(Object modeling scripts)
Start

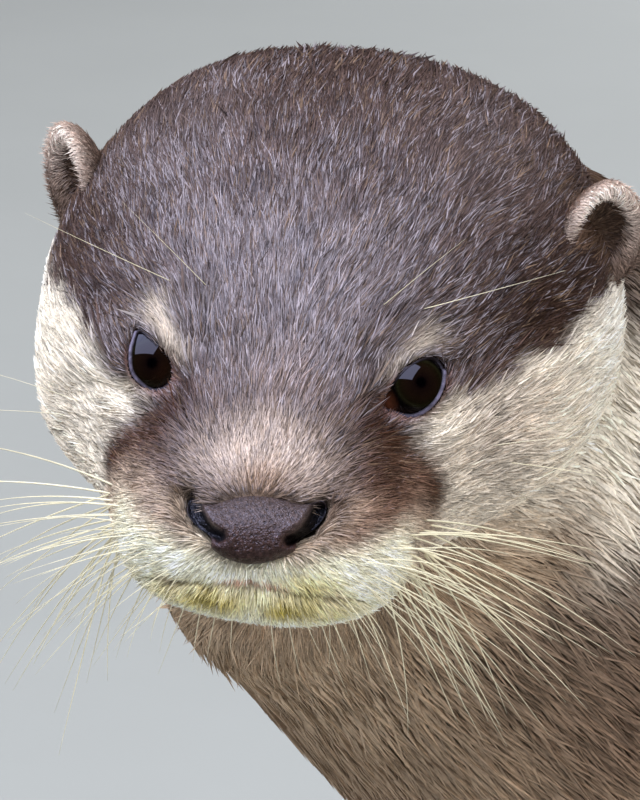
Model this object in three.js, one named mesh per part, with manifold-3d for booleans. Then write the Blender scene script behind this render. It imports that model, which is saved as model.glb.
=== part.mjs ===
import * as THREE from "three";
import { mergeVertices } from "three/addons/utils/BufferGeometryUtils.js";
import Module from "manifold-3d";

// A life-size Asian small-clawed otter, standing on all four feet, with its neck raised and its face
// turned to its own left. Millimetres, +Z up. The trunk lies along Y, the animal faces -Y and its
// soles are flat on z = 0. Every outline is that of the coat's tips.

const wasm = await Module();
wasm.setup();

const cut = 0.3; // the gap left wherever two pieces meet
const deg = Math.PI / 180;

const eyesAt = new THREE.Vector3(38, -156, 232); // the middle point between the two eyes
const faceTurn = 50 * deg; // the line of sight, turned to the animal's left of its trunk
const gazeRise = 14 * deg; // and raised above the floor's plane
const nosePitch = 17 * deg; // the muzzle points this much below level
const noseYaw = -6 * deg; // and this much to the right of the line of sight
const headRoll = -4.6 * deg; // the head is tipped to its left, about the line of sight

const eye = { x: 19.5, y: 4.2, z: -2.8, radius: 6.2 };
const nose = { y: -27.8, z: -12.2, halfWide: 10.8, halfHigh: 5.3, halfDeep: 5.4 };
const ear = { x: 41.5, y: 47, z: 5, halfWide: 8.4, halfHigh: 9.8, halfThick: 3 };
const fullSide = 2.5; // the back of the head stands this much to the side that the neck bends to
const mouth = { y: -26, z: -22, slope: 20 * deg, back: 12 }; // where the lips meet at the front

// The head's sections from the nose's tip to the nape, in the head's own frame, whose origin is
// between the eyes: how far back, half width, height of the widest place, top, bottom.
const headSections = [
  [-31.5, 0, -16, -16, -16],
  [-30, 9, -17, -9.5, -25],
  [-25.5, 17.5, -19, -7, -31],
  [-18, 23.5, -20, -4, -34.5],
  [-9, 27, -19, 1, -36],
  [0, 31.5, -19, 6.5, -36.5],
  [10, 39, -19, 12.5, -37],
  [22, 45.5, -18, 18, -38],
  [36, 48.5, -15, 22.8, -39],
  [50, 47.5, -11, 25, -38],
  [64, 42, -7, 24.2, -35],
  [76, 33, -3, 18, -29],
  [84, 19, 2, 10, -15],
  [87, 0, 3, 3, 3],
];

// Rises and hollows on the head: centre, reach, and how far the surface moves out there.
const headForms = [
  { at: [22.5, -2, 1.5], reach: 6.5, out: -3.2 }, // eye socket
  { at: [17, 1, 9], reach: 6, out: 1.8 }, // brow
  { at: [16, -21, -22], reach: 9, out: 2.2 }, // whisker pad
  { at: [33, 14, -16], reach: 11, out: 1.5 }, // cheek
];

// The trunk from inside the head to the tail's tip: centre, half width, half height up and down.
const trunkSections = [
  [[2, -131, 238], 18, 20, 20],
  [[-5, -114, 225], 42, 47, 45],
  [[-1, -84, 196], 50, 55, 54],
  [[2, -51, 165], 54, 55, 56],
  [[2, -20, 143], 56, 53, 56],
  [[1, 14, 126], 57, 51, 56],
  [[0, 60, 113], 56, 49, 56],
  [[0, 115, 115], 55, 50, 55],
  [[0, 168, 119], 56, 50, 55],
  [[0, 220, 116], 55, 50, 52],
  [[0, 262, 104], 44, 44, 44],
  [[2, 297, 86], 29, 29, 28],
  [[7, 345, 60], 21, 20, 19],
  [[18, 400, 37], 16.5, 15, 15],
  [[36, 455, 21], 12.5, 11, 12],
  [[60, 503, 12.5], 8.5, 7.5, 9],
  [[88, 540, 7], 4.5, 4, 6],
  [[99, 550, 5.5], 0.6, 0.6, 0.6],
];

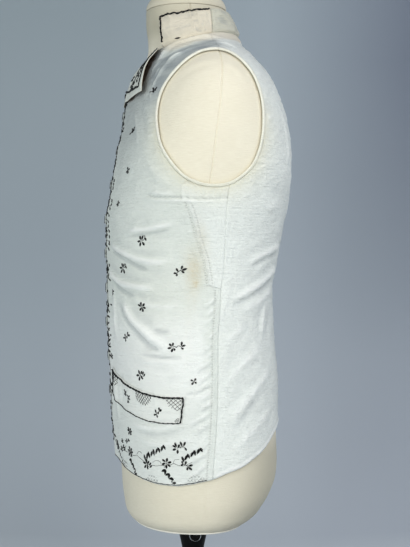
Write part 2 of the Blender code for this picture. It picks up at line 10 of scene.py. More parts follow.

End

Your goal -> The entries above must be returned in full, exactly as shown.

Solution to this task ->
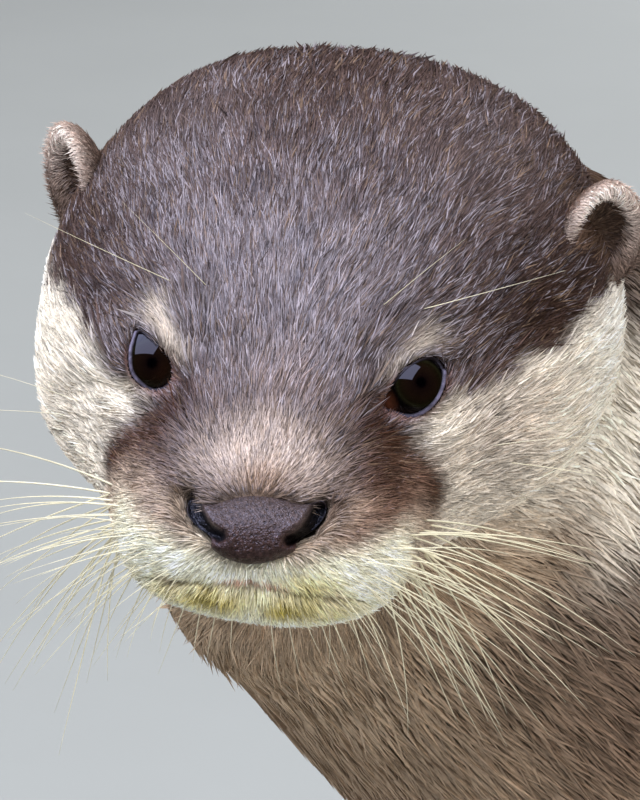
Model this object in three.js, one named mesh per part, with manifold-3d for booleans. Then write the Blender scene script behind this render. It imports that model, which is saved as model.glb.
=== part.mjs ===
import * as THREE from "three";
import { mergeVertices } from "three/addons/utils/BufferGeometryUtils.js";
import Module from "manifold-3d";

// A life-size Asian small-clawed otter, standing on all four feet, with its neck raised and its face
// turned to its own left. Millimetres, +Z up. The trunk lies along Y, the animal faces -Y and its
// soles are flat on z = 0. Every outline is that of the coat's tips.

const wasm = await Module();
wasm.setup();

const cut = 0.3; // the gap left wherever two pieces meet
const deg = Math.PI / 180;

const eyesAt = new THREE.Vector3(38, -156, 232); // the middle point between the two eyes
const faceTurn = 50 * deg; // the line of sight, turned to the animal's left of its trunk
const gazeRise = 14 * deg; // and raised above the floor's plane
const nosePitch = 17 * deg; // the muzzle points this much below level
const noseYaw = -6 * deg; // and this much to the right of the line of sight
const headRoll = -4.6 * deg; // the head is tipped to its left, about the line of sight

const eye = { x: 19.5, y: 4.2, z: -2.8, radius: 6.2 };
const nose = { y: -27.8, z: -12.2, halfWide: 10.8, halfHigh: 5.3, halfDeep: 5.4 };
const ear = { x: 41.5, y: 47, z: 5, halfWide: 8.4, halfHigh: 9.8, halfThick: 3 };
const fullSide = 2.5; // the back of the head stands this much to the side that the neck bends to
const mouth = { y: -26, z: -22, slope: 20 * deg, back: 12 }; // where the lips meet at the front

// The head's sections from the nose's tip to the nape, in the head's own frame, whose origin is
// between the eyes: how far back, half width, height of the widest place, top, bottom.
const headSections = [
  [-31.5, 0, -16, -16, -16],
  [-30, 9, -17, -9.5, -25],
  [-25.5, 17.5, -19, -7, -31],
  [-18, 23.5, -20, -4, -34.5],
  [-9, 27, -19, 1, -36],
  [0, 31.5, -19, 6.5, -36.5],
  [10, 39, -19, 12.5, -37],
  [22, 45.5, -18, 18, -38],
  [36, 48.5, -15, 22.8, -39],
  [50, 47.5, -11, 25, -38],
  [64, 42, -7, 24.2, -35],
  [76, 33, -3, 18, -29],
  [84, 19, 2, 10, -15],
  [87, 0, 3, 3, 3],
];

// Rises and hollows on the head: centre, reach, and how far the surface moves out there.
const headForms = [
  { at: [22.5, -2, 1.5], reach: 6.5, out: -3.2 }, // eye socket
  { at: [17, 1, 9], reach: 6, out: 1.8 }, // brow
  { at: [16, -21, -22], reach: 9, out: 2.2 }, // whisker pad
  { at: [33, 14, -16], reach: 11, out: 1.5 }, // cheek
];

// The trunk from inside the head to the tail's tip: centre, half width, half height up and down.
const trunkSections = [
  [[2, -131, 238], 18, 20, 20],
  [[-5, -114, 225], 42, 47, 45],
  [[-1, -84, 196], 50, 55, 54],
  [[2, -51, 165], 54, 55, 56],
  [[2, -20, 143], 56, 53, 56],
  [[1, 14, 126], 57, 51, 56],
  [[0, 60, 113], 56, 49, 56],
  [[0, 115, 115], 55, 50, 55],
  [[0, 168, 119], 56, 50, 55],
  [[0, 220, 116], 55, 50, 52],
  [[0, 262, 104], 44, 44, 44],
  [[2, 297, 86], 29, 29, 28],
  [[7, 345, 60], 21, 20, 19],
  [[18, 400, 37], 16.5, 15, 15],
  [[36, 455, 21], 12.5, 11, 12],
  [[60, 503, 12.5], 8.5, 7.5, 9],
  [[88, 540, 7], 4.5, 4, 6],
  [[99, 550, 5.5], 0.6, 0.6, 0.6],
];

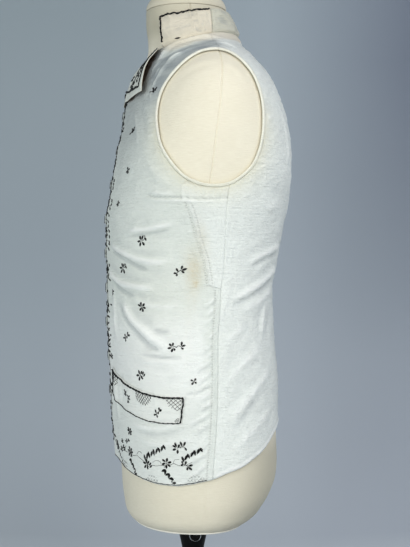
Write part 2 of the Blender code for this picture. It picks up at line 10 of scene.py. More parts follow.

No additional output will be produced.